ABSTRACT

As indicated in the general introduction to this section of the source book, one of the ‘new directions’ taken by the sociology of education during the last decade or so has been the study of educational knowledge, including teachers’ professional knowledge (see pp. 246-50) and knowledge enshrined in curricula. Bernstein has made a major contribution to this study, as he has done to the sociology of language. In his (1981) Perspectives on the Sociology of Education (Routledge and Kegan Paul), Robinson argues that Bernstein’s ‘work on the organization of knowledge is an extension of [his] earlier work and has been running parallel to the language theories since 1964. The essential problem that he addresses is common to both aspects of his work, namely the reproduction of the conditions through which social control is managed, how consciousness is structured by the pattern of class relationships in which the individual is located’. The passage below is taken from an influential paper in which Bernstein makes a number of important conceptual distinctions to aid in the study of curricula as socially organized knowledge.
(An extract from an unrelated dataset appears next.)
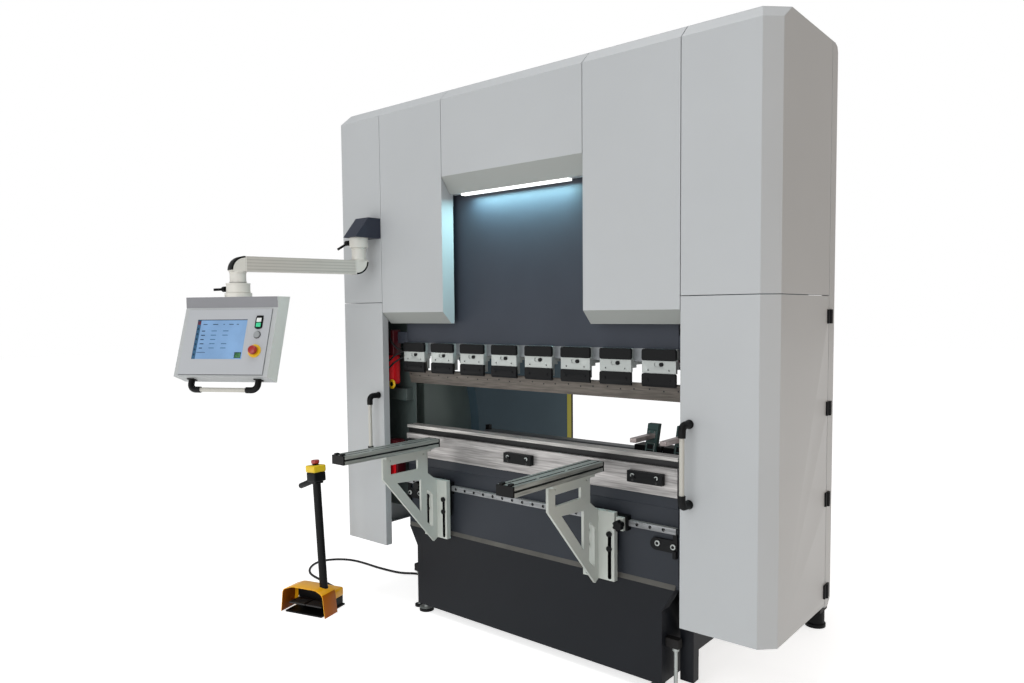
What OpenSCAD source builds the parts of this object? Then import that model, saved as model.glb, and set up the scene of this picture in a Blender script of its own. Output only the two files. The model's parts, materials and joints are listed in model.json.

In the paper he distinguishes between curriculum, pedagogy and evaluation, and then (in this extract) goes on to use his concepts of ‘classification’ and ‘framing’ to generate a typology of educational knowledge codes which can be used to conceptualize the curricula of primary or secondary schools. In a later part of the paper (not reproduced here) he speculates on the consequences of the use of these knowledge codes for the exercise of social control and the shaping of children’s consciousness in schools.